6. It is worth noting that Malaysia is not a traditional milk-consuming country. Milk consumption in Malaysia decreased from 0.5 litre per person per week in 2013 to 0.3 litre in 2019. The entire dairy market experienced a decline and slowdown in sales volume in 2012 and 2014 respectively. Dutch Lady Malaysia could still grow its revenue by increasing the price of its products particularly for the growing-up milk powder segment as they have done so in the past. However, managing Director, Tarang Gupta, would like to absorb cost increases by improving internal efficiencies and not pass on any cost increases to customers. Consumers of the liquid milk segment may be slightly sensitive to price changes. Therefore, any adjustments to selling prices need to be done carefully.
7. Growing-up milk powder is usually a bit sticky and more resilient in economic downturns. In good times or bad, parents will still buy baby formula. As long as their babies respond well to a baby formula product, the parents will most likely stay with the same brand and move vertically to another Dutch Lady product as the babies grow up. In addition, its products are generally affordably priced.
8. Over the past 20 years, revenue has grown steadily at a compound annual growth rate (CAGR) of 6.5%. Between 2014 and 2018, the CAGR of its revenue was just 1.2%. In 2o18, revenue dropped 1.5% although sales volume was up by 3% because of its pricing strategy to make milk affordable to the public in order to pursue greater market share for long-term growth. The CAGR of its net profit (excluding one-off items) in the past 20 years is 13.9%. Net profit increased 2.6% year-on-year in 2018 because of improved operational efficiencies and product innovations. A weakening ringgit and rising cost of raw materials will also put a dent on its net profit.

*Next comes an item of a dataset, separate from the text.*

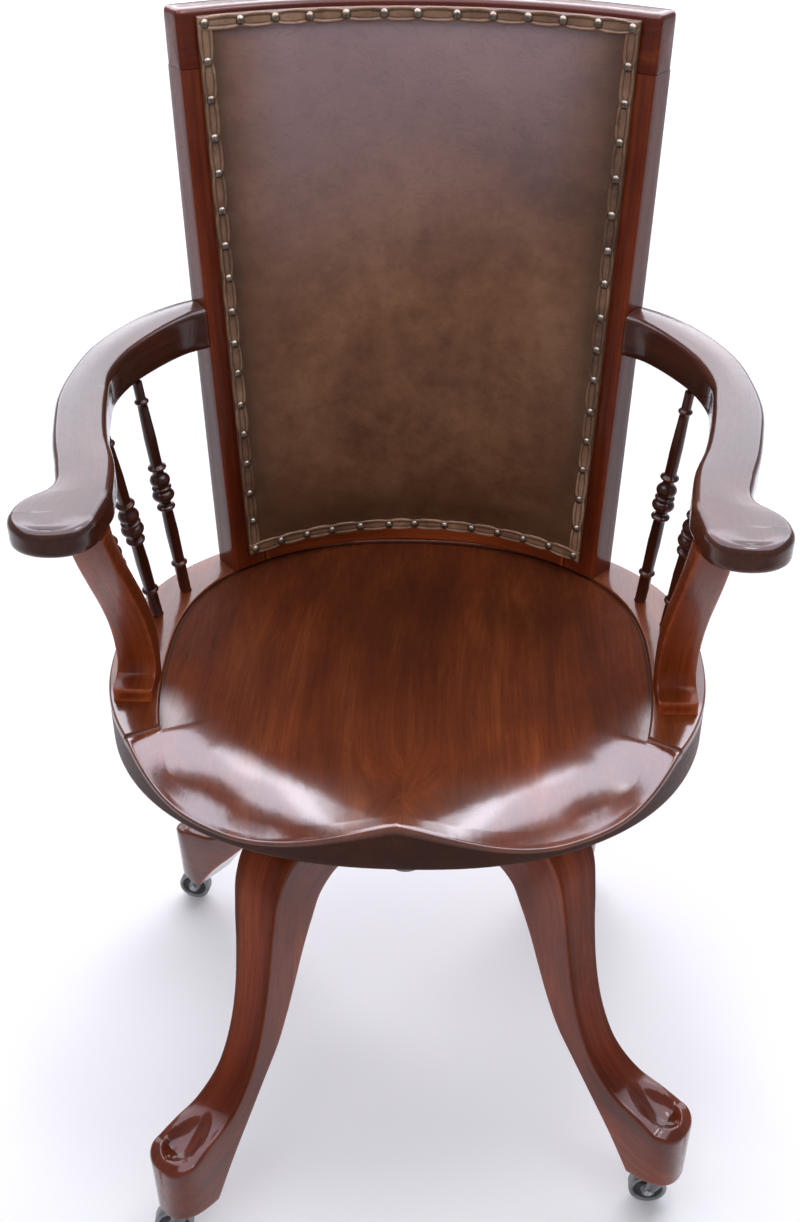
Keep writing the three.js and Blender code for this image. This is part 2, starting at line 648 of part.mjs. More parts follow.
chair.add(piece('seat_board', seatBoard(), mahogany));
chair.add(piece('seat_plate', seatPlate(), iron));
chair.add(piece('lift_screw', rod(SCREW_RADIUS, 266, SEAT_BOTTOM - GAP), steel));
chair.add(piece('top_rail', topRail(), mahogany));
chair.add(piece('bottom_rail', bottomRail(), paleMahogany));
chair.add(piece('back_board', backPanel(-8, 6), mahogany));
chair.add(piece('rear_cover', backPanel(-15, 5), leather));
chair.add(piece('leather_pad', leatherPad(), leather));
chair.add(piece('gimp_band', gimpBand(), gimpLeather));

const SPINDLES = [
  ['rear', [235, 156], [258, 140]],
  ['middle', [256, 110], [272, 51]],
  ['front', [267, 60], [268, -30]],
];
[['left', -1], ['right', 1]].forEach(([name, side]) => {
  chair.add(piece(`stile_${name}`, stile(side), mahogany));
  chair.add(piece(`arm_${name}`, arm(side), mahogany));
  chair.add(piece(`arm_support_${name}`, armSupport(side), paleMahogany));
  SPINDLES.forEach(([place, foot, head]) => {
    chair.add(piece(`spindle_${place}_${name}`, spindle(side, foot, head), mahogany));
  });
});

const base = new THREE.Group();
base.rotation.z = deg(BASE_TURN);
chair.add(base);
base.add(piece('hub', hub(), mahogany));
base.add(piece('hub_sleeve', hubSleeve(), iron));
base.add(piece('thrust_collar', washer(SCREW_RADIUS + 1, 34, FLANGE_TOP + GAP, COLLAR_TOP), steel));
base.add(piece('height_nut', heightNut(), iron));

// Corner of the base, its angle, and the way its castor trails at rest.
const CORNERS = [
  ['front_right', -45, 178], ['rear_right', 45, 190],
  ['rear_left', 135, 172], ['front_left', -135, 185],
];
CORNERS.forEach(([name, corner, trail]) => {
  const limb = new THREE.Group();
  limb.rotation.z = deg(corner);
  limb.add(piece(`leg_${name}`, leg(), mahogany));
  base.add(limb);
  const castor = new THREE.Group();
  castor.position.set(CASTOR_REACH, 0, 0);
  castor.rotation.z = deg(trail - corner - BASE_TURN);
  castor.add(piece(`castor_plate_${name}`, castorPlate(), iron));
  castor.add(piece(`castor_fork_${name}`, castorFork(), iron));
  castor.add(piece(`castor_wheel_${name}`, castorWheel(), steel));
  castor.add(piece(`castor_axle_${name}`, castorAxle(), steel));
  limb.add(castor);
});

export default chair;
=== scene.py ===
import json
import math
from collections import Counter

import bpy
import numpy as np
from mathutils import Matrix, Vector


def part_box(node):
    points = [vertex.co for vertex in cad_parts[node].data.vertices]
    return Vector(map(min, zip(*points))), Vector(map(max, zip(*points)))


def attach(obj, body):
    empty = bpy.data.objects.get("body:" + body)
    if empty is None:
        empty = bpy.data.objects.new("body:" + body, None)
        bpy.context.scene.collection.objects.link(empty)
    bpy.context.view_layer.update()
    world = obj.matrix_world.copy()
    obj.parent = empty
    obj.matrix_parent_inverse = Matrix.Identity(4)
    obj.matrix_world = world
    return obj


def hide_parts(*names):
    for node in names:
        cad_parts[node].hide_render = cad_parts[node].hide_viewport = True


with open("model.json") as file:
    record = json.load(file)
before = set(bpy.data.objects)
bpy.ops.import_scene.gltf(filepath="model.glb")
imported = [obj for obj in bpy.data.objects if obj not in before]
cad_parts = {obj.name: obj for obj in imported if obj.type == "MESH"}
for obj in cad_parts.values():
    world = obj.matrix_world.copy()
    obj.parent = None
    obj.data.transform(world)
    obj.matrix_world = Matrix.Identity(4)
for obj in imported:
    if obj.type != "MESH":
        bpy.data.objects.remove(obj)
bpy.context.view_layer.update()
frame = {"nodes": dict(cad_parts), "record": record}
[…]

9. In 2014, milk powder and liquid milk contributed to 95% of its revenue. Meanwhile, growing-up powdered milk for infants and toddlers has higher margins than other products.
|Product Category||Revenue Contribution in 2014|
Source: Analyst report
10. Dutch Lady Malaysia has a good financial track record over the past 20 years:
11. Cash conversion cycle has been decreasing for the past 20 years and averaged at 41.3 days. This means the company has been more effective in converting its inventory to cash. The number has even fallen into the negative territory in 2012, 2013, 2015, and 2016. In these years, Dutch Lady Malaysia collected payment from selling products to customers even before payments to its suppliers for goods and services were due.
12. Dividends per share has been fairly consistent if we look only at ordinary dividends. Dutch Lady Malaysia has been distributing RM1.00 per share of ordinary dividends in each of the past seven years. However, its retained profits has been decreasing since 2011 when they started paying hefty special dividends between 2012 and 2018.
The depreciation of the ringgit and the fact that Dutch Lady Malaysia largely operates in Malaysia are two concerns for foreign investors. As Dutch Lady Malaysia continues to pay handsome dividends, it pays to be more conservative by including only ordinary dividends in the calculation of dividend yield. Overall, Dutch Lady Malaysia is a great business with limited growth potential for now.